Of all my over achiever high school friends, and I mean over achiever in the most annoying of all possible connotations, Nick was probably far and away the most brilliant. Probably the only peer I've ever known who could be fairly described as brilliant. He had an interest in aging and developing the technology to halt it so that he could... as he would often tell us... sell the technology to the fabulously wealthy. My best friend of the FRIZ days - "gUe" - would often joke with Nick that he'd work on the time travel device and Nick could work on developing a cure for aging. We didn't realize until later that he wasn't really kidding. If it can be done in my lifetime, Nick will probably be the one to do it, and he will probably become fabulously wealthy off of it himself.

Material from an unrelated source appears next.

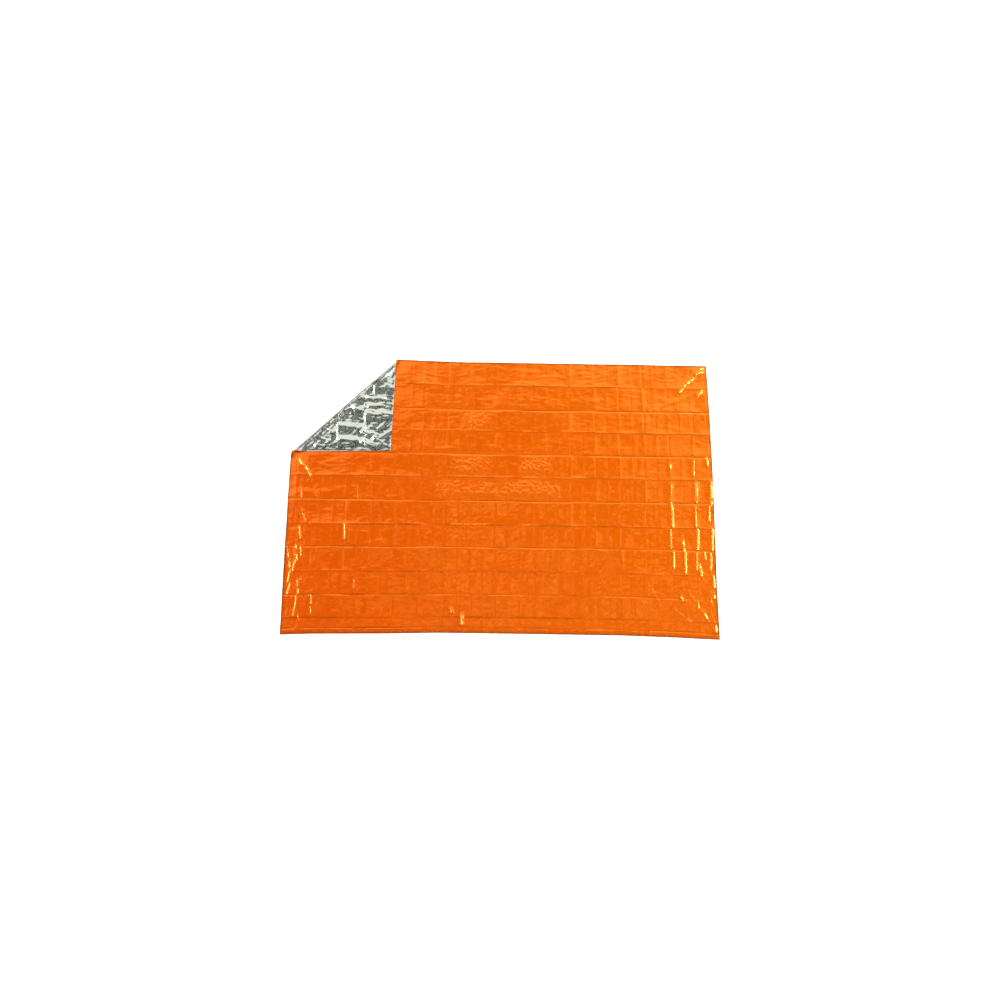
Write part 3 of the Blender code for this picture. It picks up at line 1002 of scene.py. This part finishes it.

When I was in high school, I thought Nick was cool. I found myself, not entirely subconsciously, picking up many of his verbal habits. I don't suppose Nick was a bad or evil person, but I don't think Nick is a particuarly nice person, and today I know he was not worthy of my admiration.

I don't really know what ever happened to Nick. I know at one point he was going to graduate school at MIT, because I sent an e-mail to him there, and I got a curt response. As I do with all my old friends I invited him to come visit me in New York, since he was so close, but I knew that he wouldn't even keep my contact information and that unless I kept tabs on him I would never see nor hear from him again.